The geometric intersection number of a curve on a surface is the minimal number of self-intersections of any homotopic curve, i.e. of any curve obtained by continuous deformation. Given a curve c represented by a closed walk of length at most l on a combinatorial surface of complexity n we describe simple algorithms to (1) compute the geometric intersection number of c in O(n+ l^2) time, (2) construct a curve homotopic to c that realizes this geometric intersection number in O(n+l^4) time, (3) decide if the geometric intersection number of c is zero, i.e. if c is homotopic to a simple curve, in O(n+l log^2 l) time. To our knowledge, no exact complexity analysis had yet appeared on those problems.
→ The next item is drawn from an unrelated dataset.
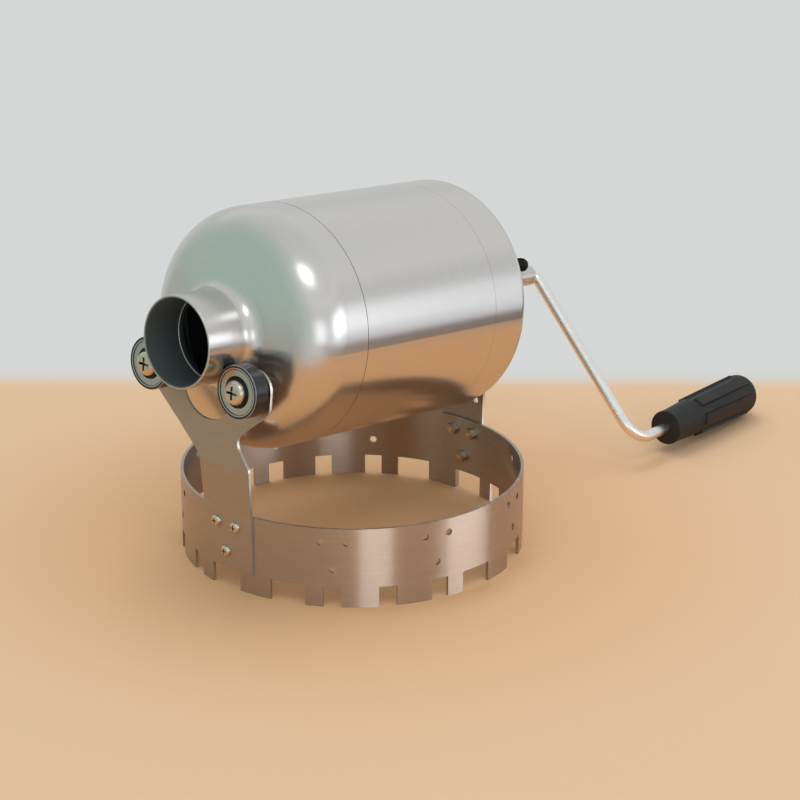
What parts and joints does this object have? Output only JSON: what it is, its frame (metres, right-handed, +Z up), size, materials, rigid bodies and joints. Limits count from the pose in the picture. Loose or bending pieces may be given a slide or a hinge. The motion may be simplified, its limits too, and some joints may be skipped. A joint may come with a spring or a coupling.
{
  "type": "stovetop coffee bean roaster",
  "caption": "Hand-cranked steel drum that tumbles coffee beans over a burner, its open neck on ball-bearing rollers and its shaft in a notched upright of a ring stand.",
  "frame": {"origin": "Centre of the stand's ring, on the surface that its feet stand on.", "axes": "+Z up; +Y from the drum's mouth towards the crank, in plan the line of the drum's axis; +X to the right of someone who looks from the mouth towards the crank. The drum's axis falls 6.27 degrees towards +Y."},
  "size_m": [0.1725, 0.3887, 0.18],
  "materials": {
    "stand_steel": "rolled stainless sheet, lightly brushed",
    "drum_steel": "spun stainless sheet, fine satin polish around the axis",
    "inside_steel": "mill-finish stainless",
    "zinc_screws": "zinc-plated cross-recessed screws",
    "dark_nuts": "dull zinc nuts",
    "turned_steel": "turned steel",
    "black_bearing": "black-finished bearing steel",
    "shield_steel": "pressed steel shields",
    "bush_bronze": "sintered bronze bush",
    "rod_steel": "bright drawn rod",
    "black_screw": "black-oxide socket screw",
    "grip_plastic": "black moulded grip"
  },
  "bodies": {
    "stand": {"stand_frame": "stand_steel", "ring_band": "stand_steel", "front_foot_screws": "zinc_screws", "rear_foot_screws": "zinc_screws", "front_foot_nuts": "dark_nuts", "rear_foot_nuts": "dark_nuts", "roller_bolts": "zinc_screws", "roller_spacers": "turned_steel", "roller_nuts": "dark_nuts", "roller_inner_rings": "black_bearing"},
    "roller_left": {"roller_left_ring": "black_bearing", "roller_left_balls": "turned_steel", "roller_left_shields": "shield_steel"},
    "roller_right": {"roller_right_ring": "black_bearing", "roller_right_balls": "turned_steel", "roller_right_shields": "shield_steel"},
    "bush": {"shaft_bush": "bush_bronze"},
    "drum": {"neck_tube": "drum_steel", "front_dome": "drum_steel", "drum_shell": "drum_steel", "rear_cap": "drum_steel", "stir_vanes": "inside_steel", "rear_hub": "turned_steel", "hub_washer": "turned_steel", "hub_nut": "turned_steel", "drum_shaft": "turned_steel", "clamp_screw": "black_screw", "crank_rod": "rod_steel", "rod_nut": "dark_nuts"},
    "grip": {"crank_grip": "grip_plastic", "grip_cap": "grip_plastic"}
  },
  "joints": [
    {"name": "drum_lift", "type": "slide", "parent": "stand", "child": "bush", "axis": [0, 0.1092, 0.994], "range_m": [0, 0.06]},
    {"name": "drum_spin", "type": "hinge", "parent": "bush", "child": "drum", "pos_m": [-0.017, 0.09053, 0.1056], "axis": [0, 0.994, -0.1092], "continuous": true},
    {"name": "roller_left_spin", "type": "hinge", "parent": "stand", "child": "roller_left", "pos_m": [-0.047, -0.09386, 0.10686], "axis": [0, 0.994, -0.1092], "continuous": true},
    {"name": "roller_right_spin", "type": "hinge", "parent": "stand", "child": "roller_right", "pos_m": [0.013, -0.09386, 0.10686], "axis": [0, 0.994, -0.1092], "continuous": true},
    {"name": "grip_spin", "type": "hinge", "parent": "drum", "child": "grip", "pos_m": [0.05048, 0.16903, 0.01579], "axis": [-0.063, 0.9974, -0.0337], "continuous": true}
  ],
  "couplings": [
    {"joint": "roller_left_spin", "follows": "drum_spin", "ratio": -1.7231},
    {"joint": "roller_right_spin", "follows": "drum_spin", "ratio": -1.7231}
  ]
}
An optimistic analysis of the complexity of the published algorithms for problems (1) and (3) gives at best a O(n+g^2l^2) time complexity on a genus g surface without boundary. No polynomial time algorithm was known for problem (2). Interestingly, our solution to problem (3) is the first quasi-linear algorithm since the problem was raised by Poincare more than a century ago. Finally, we note that our algorithm for problem (1) extends to computing the geometric intersection number of two curves of length at most l in O(n+ l^2) time.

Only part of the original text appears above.